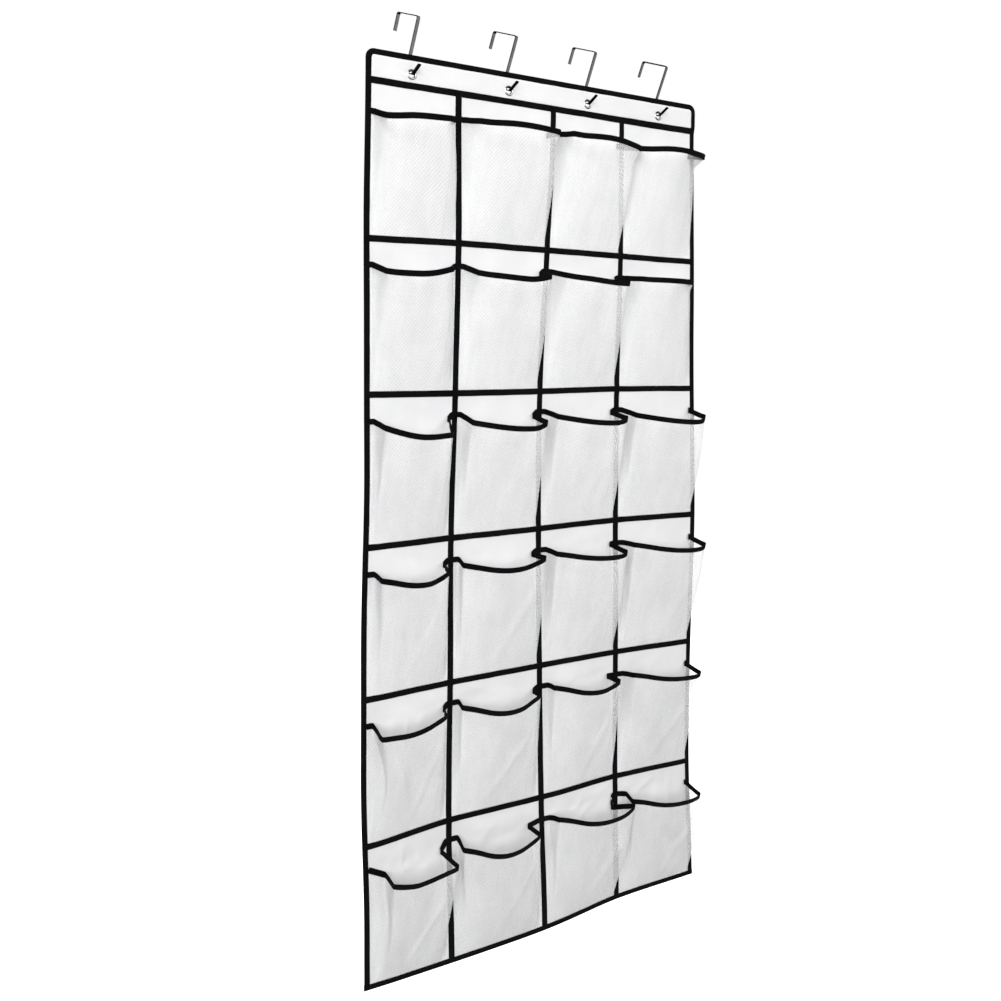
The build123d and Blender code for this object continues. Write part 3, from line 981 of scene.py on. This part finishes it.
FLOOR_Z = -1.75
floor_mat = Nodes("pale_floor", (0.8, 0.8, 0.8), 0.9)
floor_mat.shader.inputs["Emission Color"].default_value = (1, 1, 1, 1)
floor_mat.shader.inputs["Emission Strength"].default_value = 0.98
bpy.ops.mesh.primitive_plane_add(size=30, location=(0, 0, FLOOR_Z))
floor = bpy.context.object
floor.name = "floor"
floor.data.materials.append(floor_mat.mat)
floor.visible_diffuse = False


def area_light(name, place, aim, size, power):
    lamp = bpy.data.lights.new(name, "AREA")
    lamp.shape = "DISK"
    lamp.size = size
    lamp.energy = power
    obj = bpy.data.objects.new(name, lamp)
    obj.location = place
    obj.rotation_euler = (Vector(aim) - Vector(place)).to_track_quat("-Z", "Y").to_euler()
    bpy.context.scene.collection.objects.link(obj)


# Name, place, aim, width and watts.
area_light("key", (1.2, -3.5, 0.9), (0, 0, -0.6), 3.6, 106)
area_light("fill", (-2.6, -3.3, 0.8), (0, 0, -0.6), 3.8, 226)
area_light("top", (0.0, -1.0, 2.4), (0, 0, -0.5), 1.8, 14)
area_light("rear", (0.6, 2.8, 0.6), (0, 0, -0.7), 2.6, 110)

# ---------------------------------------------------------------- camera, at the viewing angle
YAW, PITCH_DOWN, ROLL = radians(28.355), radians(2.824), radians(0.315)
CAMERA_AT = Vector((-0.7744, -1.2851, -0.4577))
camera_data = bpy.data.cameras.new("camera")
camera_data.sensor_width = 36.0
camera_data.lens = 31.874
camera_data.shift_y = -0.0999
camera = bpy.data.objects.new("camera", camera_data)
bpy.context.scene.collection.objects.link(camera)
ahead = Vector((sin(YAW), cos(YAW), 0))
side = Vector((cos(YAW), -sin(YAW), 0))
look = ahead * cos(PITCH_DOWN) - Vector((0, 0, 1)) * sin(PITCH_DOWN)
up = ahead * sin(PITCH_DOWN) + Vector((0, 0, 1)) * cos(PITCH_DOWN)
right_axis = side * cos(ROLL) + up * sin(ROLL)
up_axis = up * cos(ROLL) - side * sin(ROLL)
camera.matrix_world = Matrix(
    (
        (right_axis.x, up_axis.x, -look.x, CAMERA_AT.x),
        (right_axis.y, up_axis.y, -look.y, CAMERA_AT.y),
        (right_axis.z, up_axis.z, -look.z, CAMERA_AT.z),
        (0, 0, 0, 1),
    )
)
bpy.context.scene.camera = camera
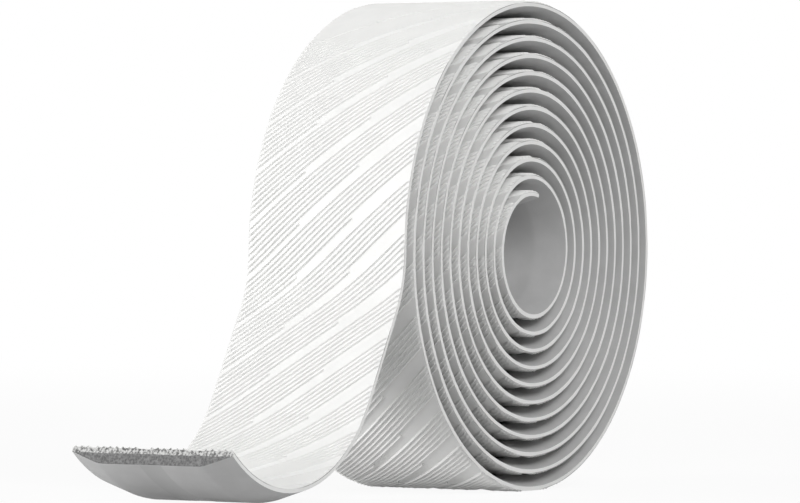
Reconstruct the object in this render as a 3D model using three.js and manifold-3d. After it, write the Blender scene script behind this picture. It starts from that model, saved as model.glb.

* * *

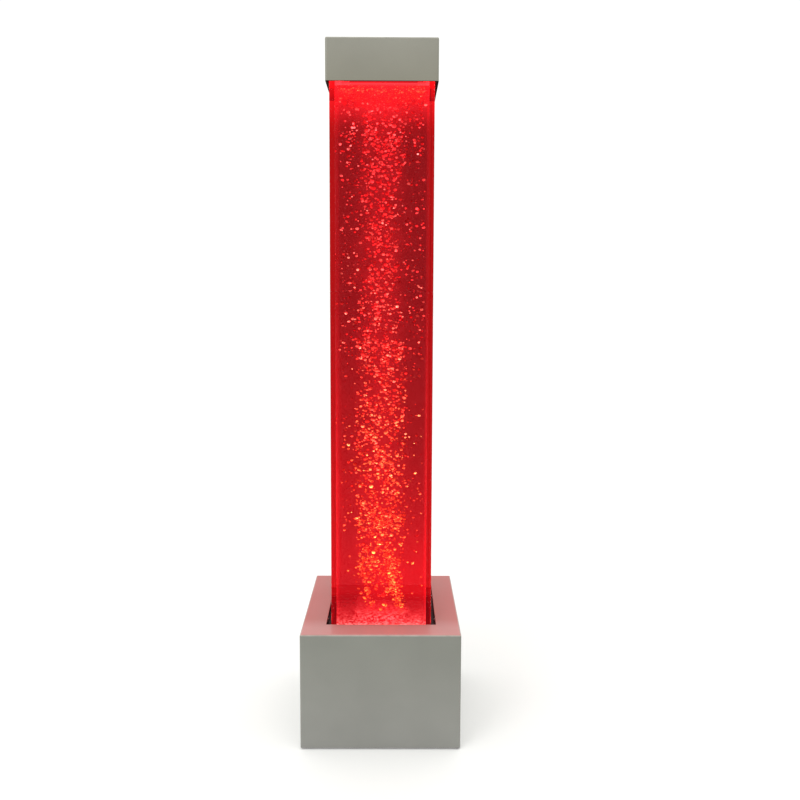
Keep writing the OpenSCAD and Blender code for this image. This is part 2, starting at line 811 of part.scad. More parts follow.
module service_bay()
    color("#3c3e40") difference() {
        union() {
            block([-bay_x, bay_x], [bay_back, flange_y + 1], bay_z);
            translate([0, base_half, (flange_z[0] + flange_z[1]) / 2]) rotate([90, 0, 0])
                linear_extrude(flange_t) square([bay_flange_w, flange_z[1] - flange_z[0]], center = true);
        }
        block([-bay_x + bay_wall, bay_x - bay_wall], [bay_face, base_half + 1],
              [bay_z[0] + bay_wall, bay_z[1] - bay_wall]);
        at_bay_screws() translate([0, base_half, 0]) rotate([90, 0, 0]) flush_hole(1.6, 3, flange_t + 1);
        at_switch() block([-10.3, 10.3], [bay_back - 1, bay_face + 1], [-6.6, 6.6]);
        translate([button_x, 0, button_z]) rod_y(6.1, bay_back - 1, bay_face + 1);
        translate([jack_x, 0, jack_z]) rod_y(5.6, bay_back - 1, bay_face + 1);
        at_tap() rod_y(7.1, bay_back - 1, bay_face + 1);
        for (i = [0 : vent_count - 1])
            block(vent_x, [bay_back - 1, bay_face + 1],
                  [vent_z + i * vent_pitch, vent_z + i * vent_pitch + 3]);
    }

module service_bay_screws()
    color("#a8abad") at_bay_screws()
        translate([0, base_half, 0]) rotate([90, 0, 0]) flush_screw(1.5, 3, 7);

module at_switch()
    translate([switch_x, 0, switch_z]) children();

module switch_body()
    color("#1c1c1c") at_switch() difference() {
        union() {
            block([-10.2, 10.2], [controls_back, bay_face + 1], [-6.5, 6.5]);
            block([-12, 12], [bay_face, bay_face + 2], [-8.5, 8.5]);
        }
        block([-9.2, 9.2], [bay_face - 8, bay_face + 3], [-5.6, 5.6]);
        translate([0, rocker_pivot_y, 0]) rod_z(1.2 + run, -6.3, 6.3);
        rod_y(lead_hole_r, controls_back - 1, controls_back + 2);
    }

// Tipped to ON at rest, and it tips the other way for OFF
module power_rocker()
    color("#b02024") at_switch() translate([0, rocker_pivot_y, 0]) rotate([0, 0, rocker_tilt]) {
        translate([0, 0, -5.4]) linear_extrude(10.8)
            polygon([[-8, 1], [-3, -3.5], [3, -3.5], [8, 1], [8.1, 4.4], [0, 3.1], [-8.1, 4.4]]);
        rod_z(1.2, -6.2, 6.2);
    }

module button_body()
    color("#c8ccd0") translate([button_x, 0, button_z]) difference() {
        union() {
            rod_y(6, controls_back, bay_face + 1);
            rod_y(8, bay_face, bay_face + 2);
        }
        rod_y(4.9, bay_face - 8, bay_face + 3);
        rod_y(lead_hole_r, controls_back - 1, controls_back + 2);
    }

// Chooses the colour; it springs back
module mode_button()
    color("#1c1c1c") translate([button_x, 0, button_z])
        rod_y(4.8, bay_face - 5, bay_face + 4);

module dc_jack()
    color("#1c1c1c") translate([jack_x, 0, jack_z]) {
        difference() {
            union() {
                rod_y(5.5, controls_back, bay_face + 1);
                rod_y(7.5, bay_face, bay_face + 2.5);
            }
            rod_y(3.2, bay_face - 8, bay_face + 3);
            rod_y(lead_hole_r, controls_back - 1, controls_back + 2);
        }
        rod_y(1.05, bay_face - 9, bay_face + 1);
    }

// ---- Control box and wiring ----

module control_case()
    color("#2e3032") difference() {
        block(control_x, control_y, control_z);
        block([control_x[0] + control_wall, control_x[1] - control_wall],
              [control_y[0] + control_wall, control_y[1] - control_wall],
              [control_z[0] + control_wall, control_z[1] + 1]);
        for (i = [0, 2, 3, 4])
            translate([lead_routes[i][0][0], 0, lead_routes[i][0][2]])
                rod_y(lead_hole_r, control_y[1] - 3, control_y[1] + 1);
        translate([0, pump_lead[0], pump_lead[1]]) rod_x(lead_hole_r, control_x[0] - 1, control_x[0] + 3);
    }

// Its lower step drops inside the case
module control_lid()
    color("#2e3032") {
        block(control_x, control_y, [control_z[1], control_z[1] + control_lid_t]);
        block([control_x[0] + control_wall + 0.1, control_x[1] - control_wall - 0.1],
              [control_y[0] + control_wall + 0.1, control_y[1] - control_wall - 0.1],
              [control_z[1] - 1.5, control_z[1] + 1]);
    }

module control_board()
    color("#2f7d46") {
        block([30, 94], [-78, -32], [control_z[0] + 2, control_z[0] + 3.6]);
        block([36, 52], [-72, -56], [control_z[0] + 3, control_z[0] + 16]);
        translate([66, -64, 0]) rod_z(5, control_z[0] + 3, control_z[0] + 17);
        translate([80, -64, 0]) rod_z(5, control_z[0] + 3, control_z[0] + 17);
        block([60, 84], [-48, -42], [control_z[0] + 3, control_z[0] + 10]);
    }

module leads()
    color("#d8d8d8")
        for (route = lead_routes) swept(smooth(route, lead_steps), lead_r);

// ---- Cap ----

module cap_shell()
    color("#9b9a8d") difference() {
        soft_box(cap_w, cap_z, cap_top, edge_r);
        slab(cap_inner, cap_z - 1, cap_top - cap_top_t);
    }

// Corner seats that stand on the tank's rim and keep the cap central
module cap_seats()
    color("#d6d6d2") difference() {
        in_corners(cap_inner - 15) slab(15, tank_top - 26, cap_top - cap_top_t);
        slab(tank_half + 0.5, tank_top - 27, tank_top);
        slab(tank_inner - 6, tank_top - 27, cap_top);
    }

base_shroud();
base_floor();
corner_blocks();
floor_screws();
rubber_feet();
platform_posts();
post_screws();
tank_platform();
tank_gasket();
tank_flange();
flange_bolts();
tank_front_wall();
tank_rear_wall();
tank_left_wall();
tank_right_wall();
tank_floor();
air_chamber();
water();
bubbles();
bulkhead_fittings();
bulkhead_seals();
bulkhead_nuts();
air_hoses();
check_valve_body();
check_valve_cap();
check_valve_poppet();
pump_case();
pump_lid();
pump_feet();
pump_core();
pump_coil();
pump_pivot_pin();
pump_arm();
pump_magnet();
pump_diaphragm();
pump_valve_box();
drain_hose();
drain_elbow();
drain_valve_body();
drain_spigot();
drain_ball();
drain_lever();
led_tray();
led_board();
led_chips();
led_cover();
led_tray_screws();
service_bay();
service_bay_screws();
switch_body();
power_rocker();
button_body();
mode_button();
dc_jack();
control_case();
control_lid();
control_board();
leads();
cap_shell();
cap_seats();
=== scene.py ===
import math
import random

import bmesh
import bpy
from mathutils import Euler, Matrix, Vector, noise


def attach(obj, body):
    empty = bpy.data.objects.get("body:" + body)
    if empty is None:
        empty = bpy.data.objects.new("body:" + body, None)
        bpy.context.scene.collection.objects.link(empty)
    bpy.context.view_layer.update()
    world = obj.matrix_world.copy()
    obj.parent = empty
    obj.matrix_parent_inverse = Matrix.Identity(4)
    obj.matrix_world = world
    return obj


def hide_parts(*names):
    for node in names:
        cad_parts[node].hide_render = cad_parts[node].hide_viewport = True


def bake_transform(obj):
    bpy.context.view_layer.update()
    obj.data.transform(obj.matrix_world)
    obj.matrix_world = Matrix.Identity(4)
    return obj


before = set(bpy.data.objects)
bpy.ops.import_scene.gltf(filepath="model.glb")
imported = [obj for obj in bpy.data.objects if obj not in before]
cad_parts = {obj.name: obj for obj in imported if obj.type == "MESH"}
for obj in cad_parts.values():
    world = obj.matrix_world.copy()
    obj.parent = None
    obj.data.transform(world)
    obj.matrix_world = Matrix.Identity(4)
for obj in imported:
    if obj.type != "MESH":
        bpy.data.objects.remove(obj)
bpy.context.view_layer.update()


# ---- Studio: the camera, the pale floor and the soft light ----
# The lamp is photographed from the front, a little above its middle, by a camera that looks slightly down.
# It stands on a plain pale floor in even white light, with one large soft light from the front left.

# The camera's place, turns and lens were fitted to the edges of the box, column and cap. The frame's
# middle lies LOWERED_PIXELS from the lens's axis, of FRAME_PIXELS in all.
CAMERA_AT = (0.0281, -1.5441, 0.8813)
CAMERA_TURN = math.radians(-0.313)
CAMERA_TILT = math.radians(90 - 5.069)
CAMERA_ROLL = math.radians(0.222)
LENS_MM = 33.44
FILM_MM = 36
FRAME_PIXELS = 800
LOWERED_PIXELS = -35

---

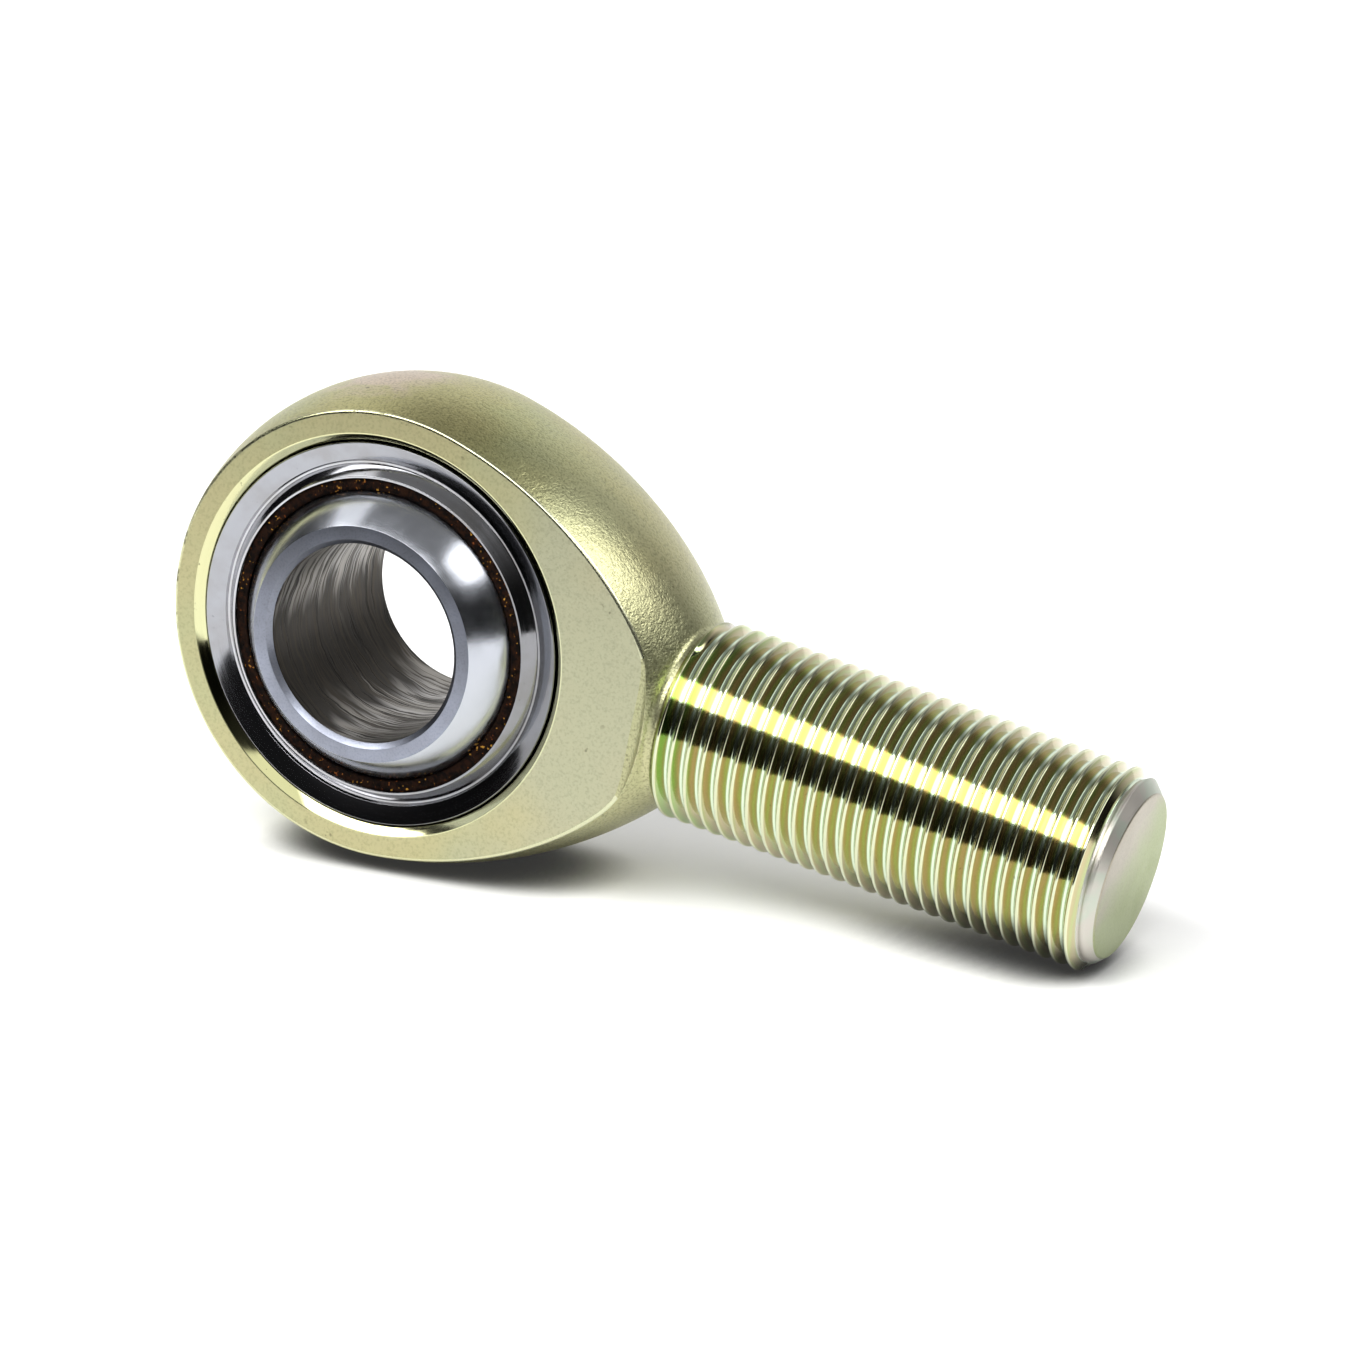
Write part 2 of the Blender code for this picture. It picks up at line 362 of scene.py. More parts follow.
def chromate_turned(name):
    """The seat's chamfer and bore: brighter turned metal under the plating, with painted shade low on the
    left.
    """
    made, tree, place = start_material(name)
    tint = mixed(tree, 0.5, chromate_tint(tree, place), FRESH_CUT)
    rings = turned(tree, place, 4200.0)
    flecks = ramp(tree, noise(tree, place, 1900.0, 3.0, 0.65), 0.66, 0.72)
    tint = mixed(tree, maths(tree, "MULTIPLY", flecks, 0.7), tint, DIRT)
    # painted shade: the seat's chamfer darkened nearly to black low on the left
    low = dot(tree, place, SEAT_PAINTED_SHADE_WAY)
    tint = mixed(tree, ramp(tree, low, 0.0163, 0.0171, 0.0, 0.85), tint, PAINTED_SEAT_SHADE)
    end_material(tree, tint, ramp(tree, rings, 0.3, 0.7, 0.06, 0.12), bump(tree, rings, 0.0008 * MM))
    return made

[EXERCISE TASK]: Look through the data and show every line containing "follow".

[RESULT OF THE EXERCISE]:
Keep writing the OpenSCAD and Blender code for this image. This is part 2, starting at line 811 of part.scad. More parts follow.
Write part 2 of the Blender code for this picture. It picks up at line 362 of scene.py. More parts follow.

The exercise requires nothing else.